> _Set task_: The required output is a word-for-word copy of the lines from the line bearing "Keep writing the" through the line bearing "import math", inclusive, and no other lines.

> _Data records_:
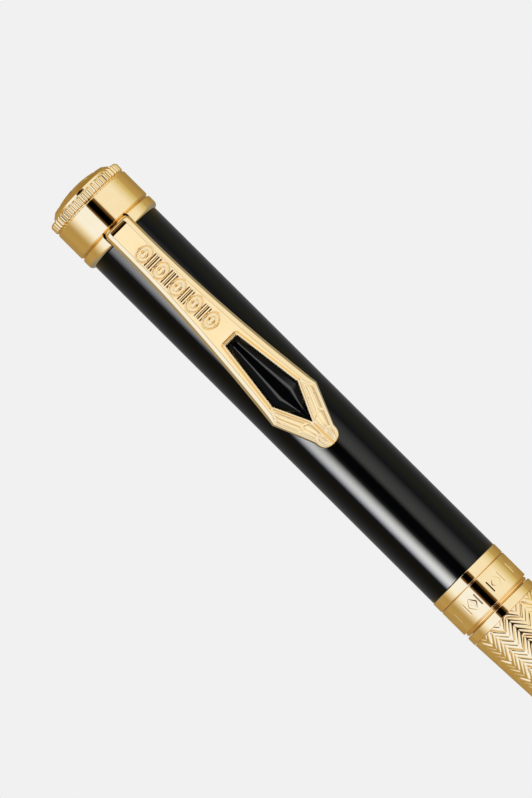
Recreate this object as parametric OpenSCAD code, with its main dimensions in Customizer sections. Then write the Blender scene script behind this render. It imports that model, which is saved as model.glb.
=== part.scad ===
// Twist-action rollerball pen: a lacquered upper barrel turns on a gold lower barrel and drives a
// standard 98 mm refill in and out. Millimetres. The pen is drawn standing on its tip, z up, with the
// clip towards +x, and is then laid down: crown towards -X, tip towards +X, clip up.

/* [Size] */
// Overall length, from the nose opening to the crown's apex
pen_l = 138; // [137:0.5:141]
// Diameter of the lacquered upper barrel
barrel_d = 11; // [11:0.05:11.1]
// Diameter of the crown and the collar, the thickest part
crown_d = 12.1; // [11.8:0.1:12.6]
// Visible length of the lacquered barrel
barrel_l = 62.4; // [60:0.1:63]

/* [Crown] */
// Height of the medallion above the reeded ring
dome_h = 1.5; // [1.3:0.05:1.7]
// Height of the reeded ring
reed_h = 1.35; // [1.1:0.05:1.6]
// Number of flutes on the reeded ring
reed_count = 48; // [36:1:60]
// Height of the plain crown cap
crown_h = 4.6; // [4:0.1:5]
// Height of the collar that holds the clip
collar_h = 1.9; // [1.8:0.05:2.2]

/* [Clip] */
// Length of the clip below the crown cap
clip_l = 40.5; // [38:0.5:43]
// Width of the clip at its root
clip_root_w = 4.2; // [3.8:0.1:4.3]
// Width of the clip across the widest point of its kite
clip_kite_w = 8.1; // [7.6:0.1:8.4]
// Thickness of the clip plate
clip_t = 0.85; // [0.7:0.05:0.9]

/* [Joint and lower barrel] */
// Height of the trim ring at the end of the lacquered barrel
trim_h = 1.6; // [1.4:0.05:1.8]
// Height of the centre band
band_h = 4.15; // [3.8:0.05:4.4]
// Open groove between the turning halves
joint_gap = 0.6; // [0.4:0.05:0.7]
// Height of the plain ring at the top of the lower barrel
lower_ring_h = 1.3; // [1.2:0.05:1.4]
// Slope of the lower barrel's side, in degrees
taper_deg = 2.67; // [2.4:0.01:2.8]
// Length of the nose cone
nose_l = 24; // [23.5:0.25:25]

/* [Mechanism] */
// Travel of the refill
travel = 4.5; // [3.5:0.25:4.5]
// Twist that gives the whole travel, in degrees
twist_deg = 180; // [120:10:180]
// How far the retracted point lies inside the nose opening
tip_inset = 1.5; // [1:0.1:2]

/* [Hidden] */
$fn = 96;

gold = [0.86, 0.66, 0.29];
brass = [0.78, 0.62, 0.32];
lacquer = [0.02, 0.02, 0.02];
steel = [0.72, 0.73, 0.75];
nylon = [0.93, 0.92, 0.88];
ink_black = [0.03, 0.03, 0.05];

eps = 0.01;       // overlap that keeps a cut from leaving a skin
run_fit = 0.05;   // radial clearance of a part that turns or slides in another
thread_p = 0.75;  // pitch of the barrel thread
stud_p = 0.7;     // pitch of the crown stud's thread

// heights of the parts' ends above the nose opening
z_reed_top = pen_l - dome_h;
z_crown_top = z_reed_top - reed_h;
z_crown = z_crown_top - crown_h;
z_barrel_top = z_crown - collar_h;
z_trim_top = z_barrel_top - barrel_l;
z_band_top = z_trim_top - trim_h;
z_band = z_band_top - band_h;
z_lower_top = z_band - joint_gap;
z_taper_top = z_lower_top - lower_ring_h;
z_nose_top = nose_l;

// radii of the outside
barrel_r = barrel_d / 2;
crown_r = crown_d / 2;
trim_r = barrel_r + 0.1;
band_r = barrel_r + 0.12;
lower_ring_r = barrel_r + 0.08;
taper_top_r = barrel_r + 0.04;
function taper_r(z) = taper_top_r - (z_taper_top - z) * tan(taper_deg);
nose_top_r = taper_r(z_nose_top);
nose_tip_r = 1.7;
nose_round = 2.1; // exponent of the nose cone's curve: 1 is a straight cone
function nose_r(z) = nose_tip_r
    + (nose_top_r - nose_tip_r) * (1 - pow(1 - z / z_nose_top, nose_round));

// refill, of the common 98 mm pattern
refill_l = 98.1;
refill_r = 3;
refill_wall = 0.3;
tip_tube_r = 1.15;
tip_tube_l = 12.5;   // from the writing point to the shoulder
shoulder_l = 3;
ball_r = 0.35;
z_point = tip_inset;
z_ball = z_point + ball_r;
z_shoulder = z_point + tip_tube_l;
z_refill_end = z_point + refill_l;
plug_l = 3.6;
z_spring_seat = 7.5;

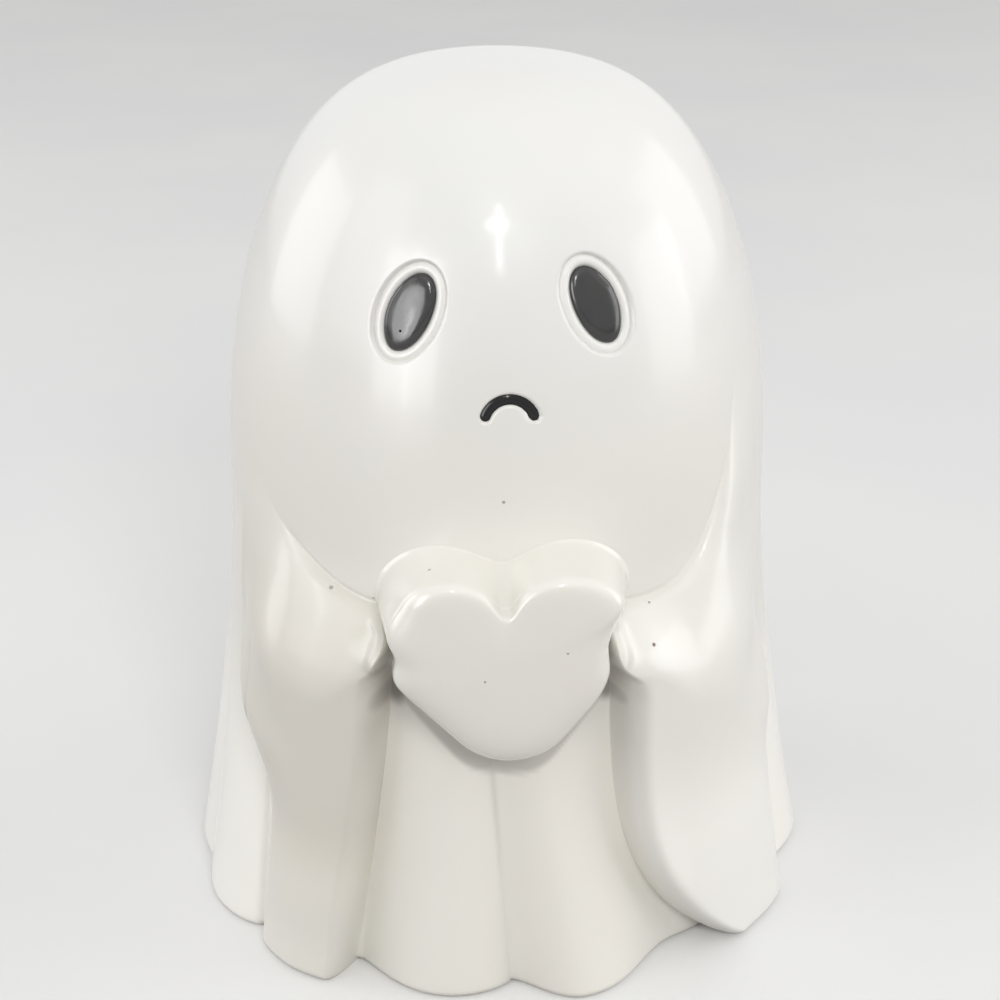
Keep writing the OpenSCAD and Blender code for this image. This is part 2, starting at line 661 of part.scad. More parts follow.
module mouth() {
    color("black") mouth_band(mouth_width - 2 * seam, mouth_depth - seam, -mouth_recess);
}

cloak_body();
base_plate();
right_sleeve();
left_sleeve();
heart();
right_eye_rim();
left_eye_rim();
right_eye();
left_eye();
mouth();
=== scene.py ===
import math

import bpy
import numpy as np
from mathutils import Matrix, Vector


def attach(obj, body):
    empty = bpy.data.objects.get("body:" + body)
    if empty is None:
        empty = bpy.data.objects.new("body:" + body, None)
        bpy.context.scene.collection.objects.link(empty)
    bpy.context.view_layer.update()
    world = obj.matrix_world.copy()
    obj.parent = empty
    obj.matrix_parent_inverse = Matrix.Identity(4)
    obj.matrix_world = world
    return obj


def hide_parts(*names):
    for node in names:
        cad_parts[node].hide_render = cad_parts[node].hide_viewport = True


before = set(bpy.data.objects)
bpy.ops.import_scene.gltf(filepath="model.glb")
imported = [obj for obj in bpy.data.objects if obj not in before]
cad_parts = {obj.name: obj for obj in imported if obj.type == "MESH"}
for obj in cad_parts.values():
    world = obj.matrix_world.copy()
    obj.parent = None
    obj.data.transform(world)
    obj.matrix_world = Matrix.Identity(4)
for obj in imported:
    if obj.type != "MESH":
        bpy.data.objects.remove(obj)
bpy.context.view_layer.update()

join = np.concatenate

MM = 0.001
TINY = 1e-9
# The figure's own right and left
SIDES = {-1: "right", 1: "left"}

# Sizes in millimetres and degrees, as in the part's own source
FIGURE_HEIGHT = 120.0
HEAD_HALF = 75.2 / 2
HEM_HALF = 91.0 / 2
DEPTH_SHARE = 0.93
DOME_START = 62.0
FLARE_POWER = 1.47
DOME_POWER = 2.1
CROWN_POWER = 3.0
CLOAK_WALL = 3.6
HEM_ROUND = 1.2
BASE_THICKNESS = 4.0
DOME_RISE = FIGURE_HEIGHT - DOME_START

FOLD_TOP = 58.0
FOLD_POWER = 1.2
# valley angle, valley depth, sharpness after, crest angle, crest depth,
# sharpness before the next valley, lean
FOLDS = [
    (-180, 0.07, 0.9, -163, 0.01, 0.9, 0),
    (-146, 0.08, 0.9, -129, 0.01, 0.9, 2),
    (-113, 0.07, 0.9, -97, -0.011, 1.2, 0),
    (-81, 0.03, 1.5, -66, -0.005, 0.5, 4),
    (-54, 0.055, 1, -42, 0.105, 1, 0),
    (-30, 0.119, 1.3, -12, 0.0145, 0.7, 6),
    (1, 0.11, 1.6, 13.5, -0.014, 2.2, -6.6),
    (38, 0.139, 1, 50, 0.125, 1.5, -14),
    (77, 0.051, 1, 94, -0.028, 0.9, -2),
    (113, 0.07, 0.9, 129, 0.01, 0.9, 0),
    (146, 0.08, 0.9, 163, 0.01, 0.9, 0),
    (180, 0.07, 0.9, 197, 0.01, 0.9, 0),
]
MIDDLE_FOLD = 6

CREASE_HEIGHT = 55.8
CREASE_ANGLE = 26.0
SHOULDER_TOP = 84.0
SLEEVE_THICKNESS = 6.6
SHOULDER_ANGLE = 70.0
# The crease that runs up from each hand to the shoulder: rise, span and power
CREASES = {-1: (8.5, 26.0, 1.66), 1: (22.6, 29.5, 2.6)}
CREASE_ARC_HEIGHT = 60.0

LOBE_RADIUS = 9.0
LOBE_HALF = 7.5
LOBE_HEIGHT = 56.3
TIP_RADIUS = 9.0
HEART_DROP = 8.3
HEART_THICKNESS = 10.5
HEART_LEAN = 2.5
NOTCH_ROUND = 1.1

EYE_SPACING = 23.4
EYE_MIDDLE = -0.2
EYE_HEIGHT = 94.9
FACE_LEAN = 1.75
EYE_LEAN = 21.0
EYE_LENGTH = 10.2
EYE_WIDTH = 5.6
RIM_BAND = 1.6
RIM_A = EYE_WIDTH / 2 + RIM_BAND
RIM_B = EYE_LENGTH / 2 + RIM_BAND
MOUTH_PLACE = 0.5
MOUTH_HEIGHT = 81.3
MOUTH_RADIUS = 3.2
MOUTH_SWEEP = 140.0
MOUTH_WIDTH = 1.6


def clamp(x):
    return np.clip(x, 0.0, 1.0)


def smooth(x):
    s = clamp(x)
    return s * s * (3 - 2 * s)


def rising(x, band):
    """From 0 to 1 over a band, which is given as its start and width."""
    start, width = band
    return smooth((x - start) / width)


def falling(x, band):
    """The same downwards from the band's start."""
    start, width = band
    return smooth((start - x) / width)


def mix(a, b, s):
    return a + (b - a) * s


def quarter(x):
    s = clamp(x)
    return np.sqrt(np.maximum(0.0, 1 - (1 - s) ** 2))


def bell(x):
    return np.exp(-(x**2))


# The cloak's surface
def half_width(z):
    z = np.asarray(z, float)
    lower = HEAD_HALF + (HEM_HALF - HEAD_HALF) * clamp(1 - z / DOME_START) ** FLARE_POWER
    rise = clamp((z - DOME_START) / DOME_RISE)
    return lower * np.maximum(0.0, 1 - rise**DOME_POWER) ** (1 / CROWN_POWER)


def arc_length(z):
    """Length of one degree round the cloak at a height."""
    return half_width(z) * math.pi / 180


def valley_angle(row, rise):
    return row[0] + row[6] * rise


def crest_angle(row, after, rise):
    return row[3] + 0.5 * (row[6] + after[6]) * rise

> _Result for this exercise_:
Keep writing the OpenSCAD and Blender code for this image. This is part 2, starting at line 661 of part.scad. More parts follow.
module mouth() {
    color("black") mouth_band(mouth_width - 2 * seam, mouth_depth - seam, -mouth_recess);
}

cloak_body();
base_plate();
right_sleeve();
left_sleeve();
heart();
right_eye_rim();
left_eye_rim();
right_eye();
left_eye();
mouth();
=== scene.py ===
import math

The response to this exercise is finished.